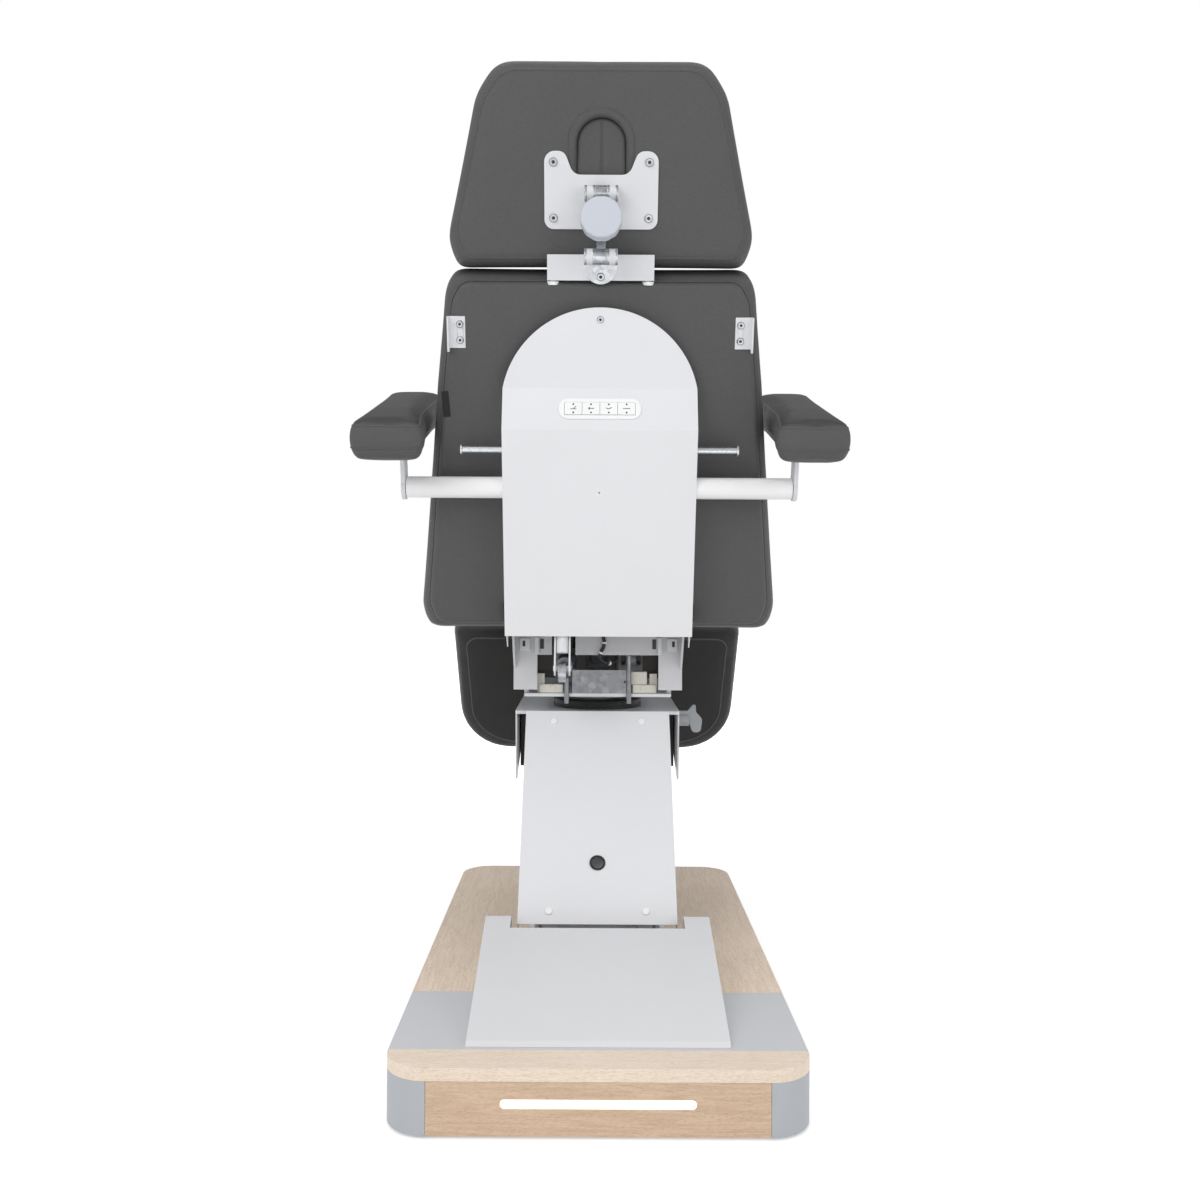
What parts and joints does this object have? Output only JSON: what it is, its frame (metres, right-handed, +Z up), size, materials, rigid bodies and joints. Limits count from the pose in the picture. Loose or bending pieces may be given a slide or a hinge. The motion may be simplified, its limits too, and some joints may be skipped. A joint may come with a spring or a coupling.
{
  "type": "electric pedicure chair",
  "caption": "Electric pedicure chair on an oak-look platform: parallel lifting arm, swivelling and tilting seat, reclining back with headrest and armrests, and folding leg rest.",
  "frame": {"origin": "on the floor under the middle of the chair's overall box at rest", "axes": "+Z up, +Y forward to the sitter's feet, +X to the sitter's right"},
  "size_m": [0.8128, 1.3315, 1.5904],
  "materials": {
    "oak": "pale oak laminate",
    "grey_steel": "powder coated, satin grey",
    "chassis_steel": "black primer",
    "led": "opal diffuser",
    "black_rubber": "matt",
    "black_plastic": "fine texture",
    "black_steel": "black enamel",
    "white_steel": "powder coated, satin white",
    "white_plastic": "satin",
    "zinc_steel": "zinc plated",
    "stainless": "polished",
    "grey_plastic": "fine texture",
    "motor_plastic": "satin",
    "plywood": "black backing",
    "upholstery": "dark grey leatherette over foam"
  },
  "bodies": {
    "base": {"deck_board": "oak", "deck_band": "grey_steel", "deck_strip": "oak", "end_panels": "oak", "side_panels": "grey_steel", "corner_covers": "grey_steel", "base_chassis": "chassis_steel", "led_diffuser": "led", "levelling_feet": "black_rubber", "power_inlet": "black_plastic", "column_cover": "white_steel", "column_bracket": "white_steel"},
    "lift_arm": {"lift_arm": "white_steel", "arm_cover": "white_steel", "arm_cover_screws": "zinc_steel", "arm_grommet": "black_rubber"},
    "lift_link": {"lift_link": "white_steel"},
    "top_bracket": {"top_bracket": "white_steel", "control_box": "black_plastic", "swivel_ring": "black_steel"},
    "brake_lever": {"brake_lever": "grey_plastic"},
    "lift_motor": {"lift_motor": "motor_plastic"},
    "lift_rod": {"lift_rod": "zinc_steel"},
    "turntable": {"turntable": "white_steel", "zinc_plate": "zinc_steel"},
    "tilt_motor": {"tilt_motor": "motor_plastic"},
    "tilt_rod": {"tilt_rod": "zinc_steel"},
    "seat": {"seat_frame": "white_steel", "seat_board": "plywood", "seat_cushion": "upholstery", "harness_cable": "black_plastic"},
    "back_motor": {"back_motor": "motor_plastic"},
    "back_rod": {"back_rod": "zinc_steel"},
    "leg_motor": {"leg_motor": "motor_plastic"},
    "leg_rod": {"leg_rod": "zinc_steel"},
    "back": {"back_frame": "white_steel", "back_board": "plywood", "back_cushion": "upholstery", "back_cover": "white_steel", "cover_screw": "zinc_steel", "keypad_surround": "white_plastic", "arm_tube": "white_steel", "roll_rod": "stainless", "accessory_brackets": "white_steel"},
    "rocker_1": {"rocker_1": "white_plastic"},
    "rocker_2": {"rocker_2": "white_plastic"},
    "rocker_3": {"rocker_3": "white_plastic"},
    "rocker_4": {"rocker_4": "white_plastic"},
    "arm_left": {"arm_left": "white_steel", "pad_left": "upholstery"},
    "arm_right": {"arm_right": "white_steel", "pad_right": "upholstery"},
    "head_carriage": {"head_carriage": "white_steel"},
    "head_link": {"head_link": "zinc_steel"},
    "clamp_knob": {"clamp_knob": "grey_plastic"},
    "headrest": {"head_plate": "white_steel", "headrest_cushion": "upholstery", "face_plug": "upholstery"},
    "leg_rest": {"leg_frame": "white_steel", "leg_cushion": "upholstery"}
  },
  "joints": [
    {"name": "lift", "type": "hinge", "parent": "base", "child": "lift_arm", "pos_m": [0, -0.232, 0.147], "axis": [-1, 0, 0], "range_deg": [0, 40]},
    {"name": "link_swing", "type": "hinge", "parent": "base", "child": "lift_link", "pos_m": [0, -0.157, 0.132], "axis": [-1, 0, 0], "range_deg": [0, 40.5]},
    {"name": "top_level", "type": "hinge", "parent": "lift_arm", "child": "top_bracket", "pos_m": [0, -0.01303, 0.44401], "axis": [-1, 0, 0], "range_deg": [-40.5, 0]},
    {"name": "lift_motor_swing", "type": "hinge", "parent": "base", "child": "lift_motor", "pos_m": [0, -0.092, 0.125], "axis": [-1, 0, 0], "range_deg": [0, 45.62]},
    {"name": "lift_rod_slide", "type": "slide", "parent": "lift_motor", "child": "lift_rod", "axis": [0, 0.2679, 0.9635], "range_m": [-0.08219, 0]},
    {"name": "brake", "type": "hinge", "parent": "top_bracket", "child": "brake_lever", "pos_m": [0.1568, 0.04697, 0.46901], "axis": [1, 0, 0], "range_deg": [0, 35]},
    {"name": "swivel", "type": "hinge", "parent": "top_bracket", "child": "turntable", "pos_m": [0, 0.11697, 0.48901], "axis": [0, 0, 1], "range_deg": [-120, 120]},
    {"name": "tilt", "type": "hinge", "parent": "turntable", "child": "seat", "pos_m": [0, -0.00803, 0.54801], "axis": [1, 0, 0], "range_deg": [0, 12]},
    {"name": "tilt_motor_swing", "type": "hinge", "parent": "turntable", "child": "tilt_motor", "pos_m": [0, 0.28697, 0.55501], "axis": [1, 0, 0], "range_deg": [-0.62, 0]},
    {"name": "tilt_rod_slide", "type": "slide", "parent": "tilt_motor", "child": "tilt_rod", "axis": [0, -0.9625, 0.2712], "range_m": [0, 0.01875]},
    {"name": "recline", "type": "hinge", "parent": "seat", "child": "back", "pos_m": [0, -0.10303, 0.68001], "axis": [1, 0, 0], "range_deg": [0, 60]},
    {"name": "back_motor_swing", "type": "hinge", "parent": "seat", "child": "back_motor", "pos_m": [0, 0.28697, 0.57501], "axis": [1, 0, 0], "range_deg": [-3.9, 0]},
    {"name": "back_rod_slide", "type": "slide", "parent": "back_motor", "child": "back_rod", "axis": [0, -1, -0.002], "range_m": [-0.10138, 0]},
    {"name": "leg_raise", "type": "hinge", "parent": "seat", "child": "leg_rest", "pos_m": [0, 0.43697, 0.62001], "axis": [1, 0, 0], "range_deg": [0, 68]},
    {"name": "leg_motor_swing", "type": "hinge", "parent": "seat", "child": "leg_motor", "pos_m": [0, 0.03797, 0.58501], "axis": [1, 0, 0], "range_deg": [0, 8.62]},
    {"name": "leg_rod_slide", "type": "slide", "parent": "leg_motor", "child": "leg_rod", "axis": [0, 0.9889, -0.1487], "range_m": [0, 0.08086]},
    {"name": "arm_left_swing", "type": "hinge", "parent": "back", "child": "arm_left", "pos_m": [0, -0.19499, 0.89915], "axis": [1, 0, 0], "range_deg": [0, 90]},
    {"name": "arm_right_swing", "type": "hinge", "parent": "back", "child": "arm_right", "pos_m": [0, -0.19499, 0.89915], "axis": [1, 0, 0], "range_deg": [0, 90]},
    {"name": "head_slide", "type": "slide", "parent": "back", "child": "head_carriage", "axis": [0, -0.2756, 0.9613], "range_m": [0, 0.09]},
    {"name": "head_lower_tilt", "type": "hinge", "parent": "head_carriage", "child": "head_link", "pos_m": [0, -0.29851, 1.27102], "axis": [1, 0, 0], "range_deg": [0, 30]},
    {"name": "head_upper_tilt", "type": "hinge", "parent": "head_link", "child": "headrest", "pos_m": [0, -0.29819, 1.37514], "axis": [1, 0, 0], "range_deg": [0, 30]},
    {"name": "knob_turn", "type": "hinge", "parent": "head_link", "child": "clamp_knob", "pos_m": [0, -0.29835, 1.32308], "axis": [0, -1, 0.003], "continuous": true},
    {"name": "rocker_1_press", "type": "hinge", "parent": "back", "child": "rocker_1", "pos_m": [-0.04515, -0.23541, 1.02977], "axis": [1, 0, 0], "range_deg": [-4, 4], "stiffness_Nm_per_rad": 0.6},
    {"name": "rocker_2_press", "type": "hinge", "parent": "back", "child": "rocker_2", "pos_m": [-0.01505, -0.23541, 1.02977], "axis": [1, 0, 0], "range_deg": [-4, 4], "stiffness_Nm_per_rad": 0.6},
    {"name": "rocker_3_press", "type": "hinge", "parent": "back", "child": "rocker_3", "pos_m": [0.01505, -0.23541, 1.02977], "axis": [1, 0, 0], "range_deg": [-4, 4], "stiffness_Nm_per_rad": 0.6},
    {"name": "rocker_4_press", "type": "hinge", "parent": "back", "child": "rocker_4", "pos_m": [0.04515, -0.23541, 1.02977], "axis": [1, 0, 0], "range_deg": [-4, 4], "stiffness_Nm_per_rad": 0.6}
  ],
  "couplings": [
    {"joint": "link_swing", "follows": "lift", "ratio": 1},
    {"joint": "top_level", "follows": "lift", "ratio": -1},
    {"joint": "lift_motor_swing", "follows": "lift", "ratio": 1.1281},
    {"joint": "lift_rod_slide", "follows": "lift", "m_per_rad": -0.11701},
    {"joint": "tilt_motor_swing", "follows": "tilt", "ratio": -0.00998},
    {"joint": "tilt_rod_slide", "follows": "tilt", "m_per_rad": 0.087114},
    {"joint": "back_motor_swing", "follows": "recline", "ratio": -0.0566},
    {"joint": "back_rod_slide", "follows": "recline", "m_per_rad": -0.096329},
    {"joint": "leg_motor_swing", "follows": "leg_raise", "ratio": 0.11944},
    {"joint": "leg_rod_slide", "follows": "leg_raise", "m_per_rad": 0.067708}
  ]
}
—————
_EXERCISE INSTRUCTIONS:_
Identify each line holding the string "joints", and copy it out.

_SOLUTION:_
What parts and joints does this object have? Output only JSON: what it is, its frame (metres, right-handed, +Z up), size, materials, rigid bodies and joints. Limits count from the pose in the picture. Loose or bending pieces may be given a slide or a hinge. The motion may be simplified, its limits too, and some joints may be skipped. A joint may come with a spring or a coupling.
  "joints": [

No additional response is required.